Erickson also writes that "men that did not have a father to initiate them into manhood become very dependent on women to take care of them and even define them." But what happens when the women in your life are not capable of supporting you? I wondered if Rob looked to his mother and sisters for affirmation but found them lacking. Either because they are simply not men or too self-involved, the women in Rob's life seem unable to support his development. On the show he often complained that they thought of him as a "loser." To her credit, Kim empathizes with her brother's "father wound" so beautifully. In one televised family therapy session, Kim cries, telling the therapist that her mother "doesn't know how to raise a son that well. That was Dad's thing, and now that Dad isn't here... it's like no one's fault."
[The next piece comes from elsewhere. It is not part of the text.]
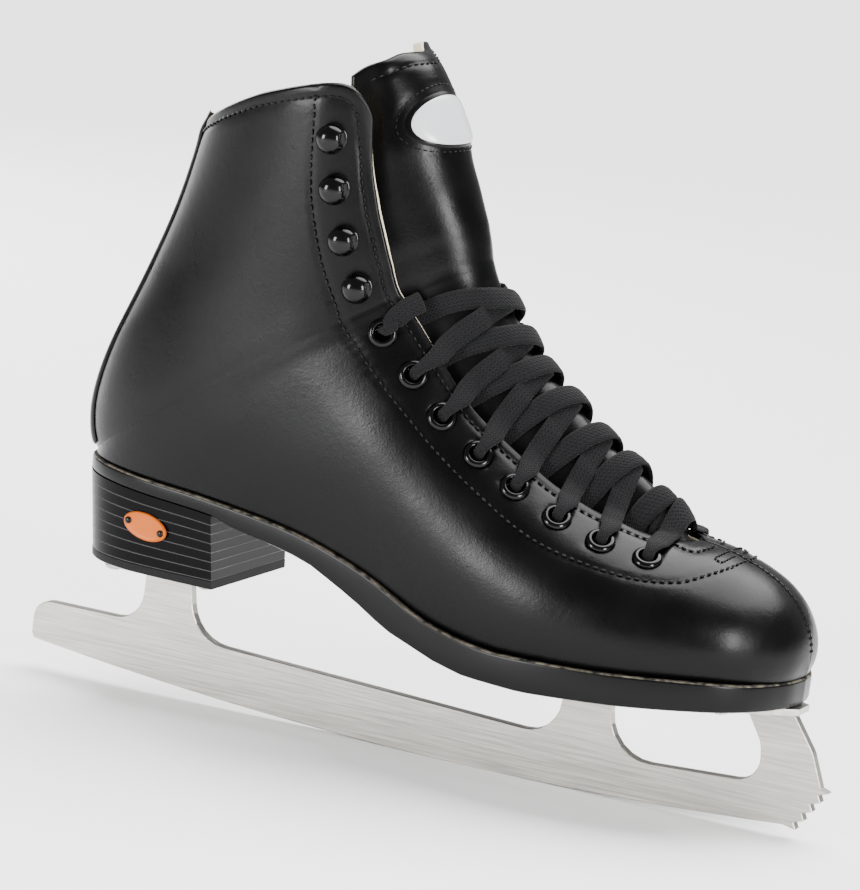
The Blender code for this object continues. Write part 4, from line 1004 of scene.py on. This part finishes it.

I stopped watching the show in recent years, but kept an eye on the tabloids. They reported that Rob had a drug problem. Rob gained weight, etc. My interest, however, was really peaked when I saw that Rob had left Kim's wedding in Italy a day early. The tabloids said that there was a dispute over his significant weight gain, and that Kim didn't want him in the wedding photos. Regardless of the reasons, I could sense that Rob needed help and that his situation was getting worse.
Not knowing him at all, and, only gathering information from television and tabloids, I can only theorize what Rob Kardashian is going through. Losing a father is not something I thankfully ever experienced. My father did suffer that event, though, at the age of five. I know that loss had a tremendous impact on his life.
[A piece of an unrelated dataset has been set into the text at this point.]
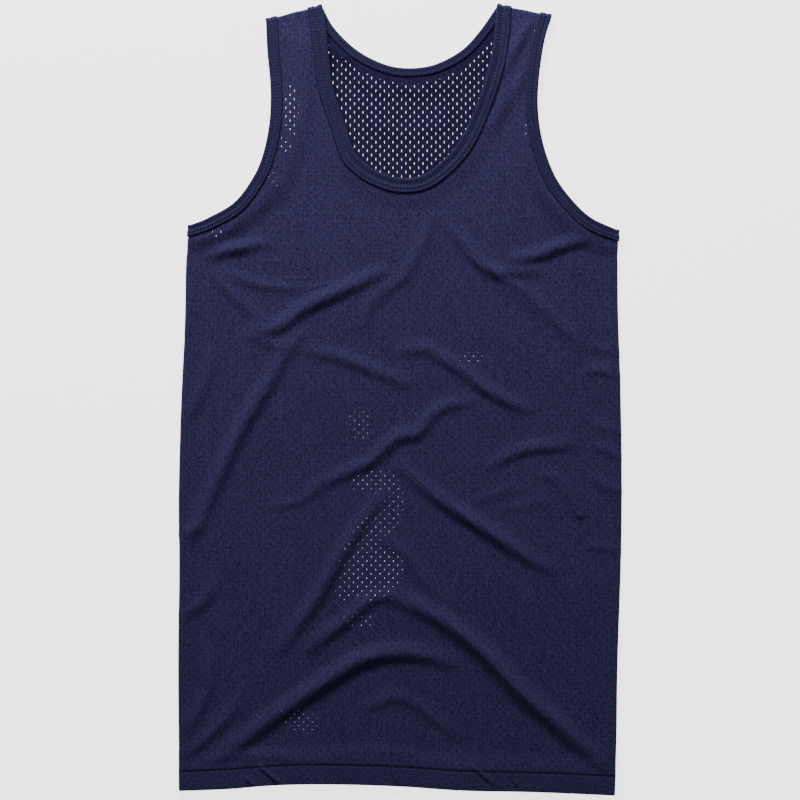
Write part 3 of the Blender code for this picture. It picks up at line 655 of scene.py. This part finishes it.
def eyelet_sheet(neck, lattice):
    """A flat panel of cloth with its eyelets, in millimetres."""
    sheet = bmesh.new(use_operators=True)
    size = np.array([lattice.columns, lattice.rows])
    bmesh.ops.create_grid(sheet, x_segments=lattice.columns, y_segments=lattice.rows, size=0.5)
    bmesh.ops.translate(sheet, vec=(0.5, 0.5, 0), verts=sheet.verts[:])
    scale = (*(size * STRETCH), 1)
    bmesh.ops.scale(sheet, vec=scale, verts=sheet.verts[:])
    outline = outline_of(neck)
    corners = lattice.places(coordinates(sheet.verts) / STRETCH)
    for index, vert in enumerate(sheet.verts):
        vert.index = index
    centres = np.array([corners[[v.index for v in f.verts]].mean(axis=0) for f in sheet.faces])
    outside = ~inside_outline(centres, outline)
    doomed = [face for face, out in zip(sheet.faces[:], outside) if out]
    bmesh.ops.delete(sheet, geom=doomed, context="FACES")
    cells = coordinates(sheet.verts) / STRETCH
    numbers = np.round(cells).astype(int)
    places = lattice.places(cells)
    bound = [GUIDE_EDGES[name].offset(RAW_EDGE) for name in ("left_arm", neck, "right_arm")]
    clear = np.ones(len(places), bool)
    for line in bound:
        clear &= nearest(places, line)[0] > UNDER_BINDING
    for line in (LEFT_SIDE, RIGHT_SIDE, HEM_LINE, LEFT_SHOULDER.ends, RIGHT_SHOULDER.ends):
        clear &= nearest(places, line)[0] > BESIDE_FOLD
    staggered = (numbers.sum(axis=1) % 2) == 0
    chosen = [v for v, ok in zip(sheet.verts[:], clear & staggered) if ok]
    made = bmesh.ops.bevel(
        sheet,
        geom=chosen,
        offset=1.0,
        offset_type="OFFSET",
        segments=1,
        profile=0.5,
        affect="VERTICES",
        material=-1,
    )
    bmesh.ops.delete(sheet, geom=made["faces"], context="FACES_ONLY")
    places = lattice.places(coordinates(sheet.verts) / STRETCH)
    for vert, place in zip(sheet.verts, places):
        vert.co = (*place, 0)
    snap_rim(sheet, [*bound, LEFT_SHOULDER.ends, RIGHT_SHOULDER.ends], SNAP)
    snap_rim(sheet, [LEFT_SIDE, RIGHT_SIDE], SIDE_SNAP)
    return sheet


def snap_rim(sheet, lines, reach):
    """Draws the stepped rim of the lattice out to the cut edges and the shoulders."""
    rim = [vert for vert in sheet.verts if vert.is_boundary]
    places = coordinates(rim)
    gaps = np.array([nearest(places, line)[0] for line in lines])
    for vert, place, column in zip(rim, places, gaps.T):
        if 0.0001 < column.min() < reach:
            vert.co = (*closest_on(place, lines[column.argmin()]), 0)
    bmesh.ops.remove_doubles(sheet, verts=rim, dist=MERGE_WITHIN)


def closest_on(place, line):
    starts, steps = line[:-1], np.diff(line, axis=0)
    t = ((place - starts) * steps).sum(axis=1) / (steps**2).sum(axis=1)
    feet = starts + np.clip(t, 0, 1)[:, None] * steps
    return feet[np.argmin(((feet - place) ** 2).sum(axis=1))]


def lift(sheet, height):
    verts = sheet.verts[:]
    for vert, z in zip(verts, height(coordinates(verts))):
        vert.co.z = z


def rim_on(sheet, line, tolerance=0.06):
    """The rim's edges that lie on a line."""
    verts = [v for v in sheet.verts if v.is_boundary]
    close = nearest(coordinates(verts), line)[0] < tolerance
    on_line = {vert for vert, near in zip(verts, close) if near}
    return [e for e in sheet.edges if e.is_boundary and on_line.issuperset(e.verts)]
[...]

I'm a sensitive person, which is probably why I was drawn to a helping profession. My heart goes out to Rob, and my hope is that he gets the help he needs. As a psychologist, I have worked with young men with a variety of issues, including the loss of a parent. I have seen young men blossom simply by receiving the affirmation they so desperately needed.
If Rob were on my couch, I would allow him space to grieve his father. It's not just his father's physical absence that needs to be acknowledged, but the meaning of that loss in his life. I would help Rob see how lost he feels without him and how difficult it is to move forward without his father's guidance and wisdom. I would validate this dependency and praise Rob for trying so hard amidst the confusion and chaos. Through a process called "Empty Chair," Rob would get to address the "unfinished business" with his deceased father, who is imagined in an empty chair in front of him. Through this conversation, Rob might realize that he has already received tremendous gifts from his father. Perhaps he would learn that his father "has his back," loves and supports him, whether a success or failure, as a lawyer, teacher or businessman. Mostly though, throughout Rob's time with me in therapy, I would validate and affirm him. By doing this over weeks and months, the hope is that Rob could begin to affirm himself, revealing the path to self-confidence.
Having lived in Los Angeles, I can testify to the wonderful male therapists in that city. Finding a male therapist shouldn't be difficult; finding one that Rob respects might be more challenging. Like shopping for clothes, it's important to try out different therapists and find the one that's a good fit. In the end, I'm confident Rob Kardashian will find his way, hopefully guided on the path by a male therapist who welcomes him, "father wounds" and all.